Task details: Restrict the output to the lines below starting at the one that contains "found = [doc.getObject(name)" and ending at the one that contains "obj.matrix_parent_inverse = Matrix.Identity(4)", and restate them word for word, both ends included.

Collection entries:
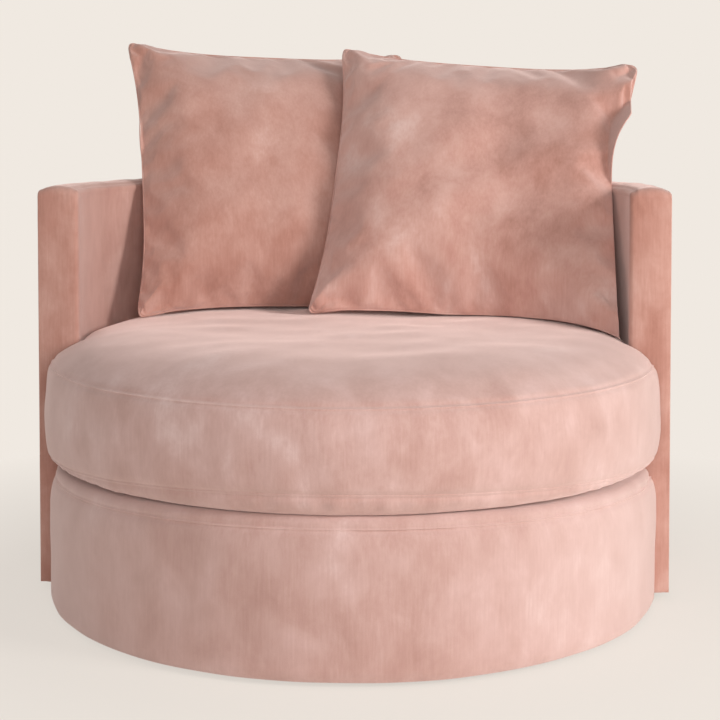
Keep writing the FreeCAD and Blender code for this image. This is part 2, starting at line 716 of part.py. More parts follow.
def scatter_pillows(cushion):
    play, cloth = val("pillow_play"), val("velvet")
    outer, inner = {}, {}
    for side, ((across, ahead, sunk), yaw, tilt, roll, left, right) in PILLOWS.items():
        rise = val("pillow_side") / 2 * math.cos(math.radians(tilt)) - sunk
        centre = (across, val("tub_radius") - ahead, val("cushion_crest") + rise)
        for store, inset in ((outer, 0), (inner, cloth)):
            body = leaning(pillow_fill(inset, left, right), centre, yaw, tilt, roll)
            store[side] = clear_of_chair(body, cushion, play + inset)
    for side in PILLOWS:
        case = outer[side]
        fill = largest(inner[side].common(case))
        feature(side + "_pillow_pad", fill)
        feature(side + "_pillow_cover", largest(case.cut(fill)))


floor_base()
ball_ring()
swivel_top()
shell_bolts = radial_bolts()
group("shell_bolts", shell_bolts)
drum_frame(shell_bolts)
webbing()
drum_upholstery()
tub_frame(shell_bolts)
tub_upholstery()
scatter_pillows(seat_cushion())

NODES = [
    "glide_pads", "plinth", "plinth_screws", "swivel_lower_plate", "bearing_balls", "ball_cage",
    "swivel_upper_plate", "swivel_screws", "base_bottom_panel", "base_top_ring", "base_rear_posts",
    "base_front_posts", "base_rear_panel", "base_front_panel", "underside_cloth", "shell_bolts",
    "webbing_lengthwise", "webbing_crosswise", "deck_pad", "deck_cloth", "deck_border_cover",
    "base_front_foam", "base_front_cover", "shell_bottom_ring", "shell_seat_ring", "shell_top_ring",
    "shell_lower_struts", "shell_upper_struts", "shell_inner_board", "shell_outer_board",
    "arm_front_board_left", "arm_front_board_right", "shell_inner_foam", "shell_outer_wadding",
    "shell_top_pad", "arm_front_pads", "shell_inner_cover", "shell_outer_cover",
    "shell_border_strip", "seat_cushion_cover", "seat_cushion_wrap", "seat_cushion_core",
    "seat_cushion_zip", "left_pillow_cover", "left_pillow_pad", "right_pillow_cover",
    "right_pillow_pad",
]


def hand_in():
    """Checks every object, then writes one file for each node."""
    doc.recompute()
    for obj in doc.Objects:
        if "Invalid" in obj.State or "Error" in obj.State:
            raise RuntimeError(f"{obj.Name} failed: {obj.State}")
    found = [doc.getObject(name) for name in NODES]
    for obj in found:
        if obj.Shape.isNull() or not obj.Shape.isValid():
            raise RuntimeError(f"{obj.Name} has no valid shape")
    os.makedirs("parts", exist_ok=True)
    for obj in found:
        obj.Label = obj.Name
        obj.Shape.exportStep(f"parts/{obj.Label}.step")
        print(f"{obj.Label}: {len(obj.Shape.Solids)} solids, {obj.Shape.Volume / 1000:.1f} cm3")


hand_in()
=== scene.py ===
# %% [markdown]
# # A round cuddle chair in velvet
# The chair is a full round drum, a thick round seat cushion, a low curved tub of back and arms
# that is level all the way round, and two large scatter pillows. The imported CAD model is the
# fixed frame of this scene: its timber, steel and boards stay as they are and get a finish, and
# every soft part is made again here, with its seams, crowns and creases.

# %% Load the frame
import math

import bmesh
import bpy
import numpy as np
from mathutils import Matrix, Vector
from mathutils.bvhtree import BVHTree


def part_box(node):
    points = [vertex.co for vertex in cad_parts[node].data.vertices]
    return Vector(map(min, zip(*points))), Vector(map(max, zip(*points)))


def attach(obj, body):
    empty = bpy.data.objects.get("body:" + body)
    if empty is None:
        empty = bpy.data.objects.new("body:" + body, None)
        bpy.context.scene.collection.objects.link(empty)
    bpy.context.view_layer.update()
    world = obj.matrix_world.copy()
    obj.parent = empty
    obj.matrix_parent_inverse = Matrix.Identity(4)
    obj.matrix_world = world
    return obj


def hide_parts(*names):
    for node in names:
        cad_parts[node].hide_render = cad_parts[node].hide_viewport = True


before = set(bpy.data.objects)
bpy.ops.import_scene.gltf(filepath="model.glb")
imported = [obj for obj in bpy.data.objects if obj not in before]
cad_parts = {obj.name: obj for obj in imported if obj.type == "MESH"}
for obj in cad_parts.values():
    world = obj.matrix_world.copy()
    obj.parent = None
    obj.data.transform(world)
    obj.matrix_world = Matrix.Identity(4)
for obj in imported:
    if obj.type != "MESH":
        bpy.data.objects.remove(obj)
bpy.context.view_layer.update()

# %% [markdown]
# The driving sizes are read from the CAD nodes, so the soft parts fit the frame when it changes.
# The front of the drum, deck and cushion is wider than the inside of the tub: all three step in
# behind the flat arm fronts. The round parts share the swivel axis, which is the Z axis.

# %% Sizes read from the frame
VELVET = 0.002
tub_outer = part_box("shell_outer_cover")[1].x
tub_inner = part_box("shell_inner_cover")[1].x - VELVET
arm_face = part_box("shell_border_strip")[0].y
rim_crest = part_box("shell_border_strip")[1].z
rim_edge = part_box("shell_inner_cover")[1].z + 0.010
tub_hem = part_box("shell_outer_cover")[0].z + 0.004
drum_radius = -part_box("base_front_cover")[0].y
drum_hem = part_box("base_front_cover")[0].z
drum_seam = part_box("base_front_cover")[1].z
drum_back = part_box("base_front_cover")[1].y
deck_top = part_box("deck_border_cover")[1].z
frame_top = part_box("base_top_ring")[1].z
panel_radius = -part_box("base_front_panel")[0].y
ring_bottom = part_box("shell_inner_foam")[0].z
ring_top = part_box("shell_top_pad")[0].z
foam_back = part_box("shell_inner_board")[1].x - 0.003
wadding_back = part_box("shell_outer_board")[1].x
cushion_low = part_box("seat_cushion_cover")[0].z
cushion_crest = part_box("seat_cushion_cover")[1].z
cushion_radius = -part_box("seat_cushion_cover")[0].y
drum_seam_radius = drum_radius - 0.009
deck_edge_radius = drum_radius - 0.029
cushion_seam_radius = cushion_radius - 0.011
cushion_foot_radius = cushion_radius - 0.038
print(f"tub radius {tub_inner:.3f} to {tub_outer:.3f}, rim at {rim_crest:.3f}")
print(f"drum radius {drum_radius:.3f}, cushion radius {cushion_radius:.3f}")

# %% [markdown]
# The camera stands in front of the chair, a little to its right, and looks slightly down. The
# photographed frame is cropped from a larger one, so the lens is shifted down rather than tipped,
# which keeps the upright edges nearly parallel.

# %% Camera
camera = bpy.data.objects.new("camera", bpy.data.cameras.new("camera"))
bpy.context.scene.collection.objects.link(camera)
camera.location = (0.207, -3.108, 0.902)
camera.rotation_euler = (math.radians(87.5), 0.0, math.radians(3.57))
camera.data.sensor_width = 36.0
camera.data.lens = 81.4
camera.data.shift_y = -0.236
bpy.context.scene.camera = camera
print("camera lens", camera.data.lens, "mm, shift", camera.data.shift_y)

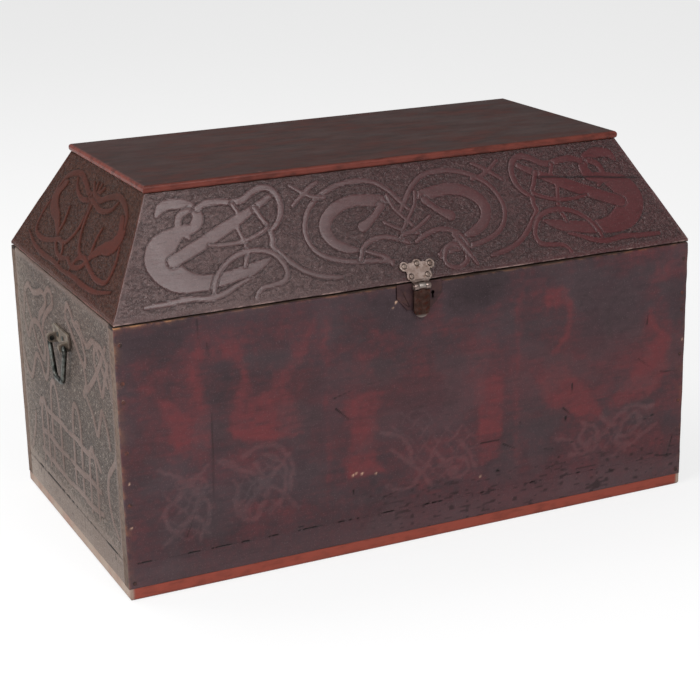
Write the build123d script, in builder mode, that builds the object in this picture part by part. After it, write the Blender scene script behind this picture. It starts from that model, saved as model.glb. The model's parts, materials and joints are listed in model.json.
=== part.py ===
from build123d import *
import os
from math import hypot

os.makedirs("parts", exist_ok=True)

# All sizes are in millimetres. X runs along the front, Y to the back and Z up.
# The origin lies on the floor under the middle of the chest, and the front faces -Y.

# Case boards
width = 900              # length of the chest, over the ends
depth = 500              # front face to back face
case_height = 390        # floor to the top edge of the walls
wall = 20                # thickness of the wall boards
base_thickness = 18
base_inset = 1           # base board behind the faces of the walls
base_round = 5           # worn lower edge of the base board
wall_joint = 54          # glue joint between the two boards of each wall, above the floor
edge_round = 1.5         # worn edges where lid and case meet

# Lid boards
lid_rise = 151           # case to the underside of the top board
lid_land = 5             # upright strip below the slopes
end_run = 80             # how far the end slopes lean in
front_run = 84           # how far the front and back slopes lean in
lid_board = 16           # thickness of the sloping boards
top_thickness = 11
top_overhang = 2
top_round = 4.5          # rounded edge of the top board

# Nails
nail_radius = 1.4
nail_head_radius = 3
nail_head = 1.2
nail_length = 45
lid_nail_length = 25
lid_nail_edge = 6        # in from the upper edge of a slope
nail_edge = 8            # from the end of a front or back board
nail_drops = (25, 78, 104, 175, 250)   # below the top edge of the case
low_nail_rise = 8        # above the base board
base_nail_pitch = 140
lid_nail_pitch = 120

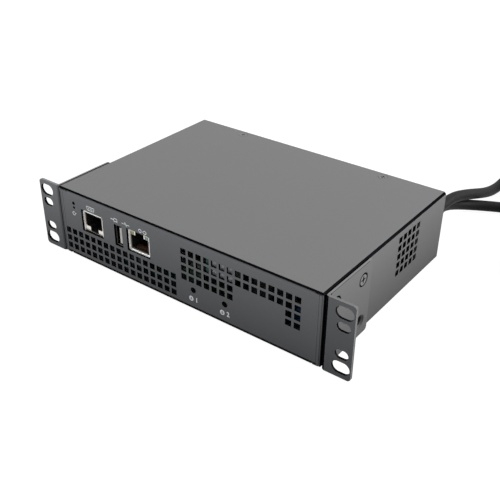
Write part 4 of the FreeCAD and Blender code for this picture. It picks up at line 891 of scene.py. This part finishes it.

Problem solution:
    found = [doc.getObject(name) for name in NODES]
    for obj in found:
        if obj.Shape.isNull() or not obj.Shape.isValid():
            raise RuntimeError(f"{obj.Name} has no valid shape")
    os.makedirs("parts", exist_ok=True)
    for obj in found:
        obj.Label = obj.Name
        obj.Shape.exportStep(f"parts/{obj.Label}.step")
        print(f"{obj.Label}: {len(obj.Shape.Solids)} solids, {obj.Shape.Volume / 1000:.1f} cm3")


hand_in()
=== scene.py ===
# %% [markdown]
# # A round cuddle chair in velvet
# The chair is a full round drum, a thick round seat cushion, a low curved tub of back and arms
# that is level all the way round, and two large scatter pillows. The imported CAD model is the
# fixed frame of this scene: its timber, steel and boards stay as they are and get a finish, and
# every soft part is made again here, with its seams, crowns and creases.

# %% Load the frame
import math

import bmesh
import bpy
import numpy as np
from mathutils import Matrix, Vector
from mathutils.bvhtree import BVHTree


def part_box(node):
    points = [vertex.co for vertex in cad_parts[node].data.vertices]
    return Vector(map(min, zip(*points))), Vector(map(max, zip(*points)))


def attach(obj, body):
    empty = bpy.data.objects.get("body:" + body)
    if empty is None:
        empty = bpy.data.objects.new("body:" + body, None)
        bpy.context.scene.collection.objects.link(empty)
    bpy.context.view_layer.update()
    world = obj.matrix_world.copy()
    obj.parent = empty
    obj.matrix_parent_inverse = Matrix.Identity(4)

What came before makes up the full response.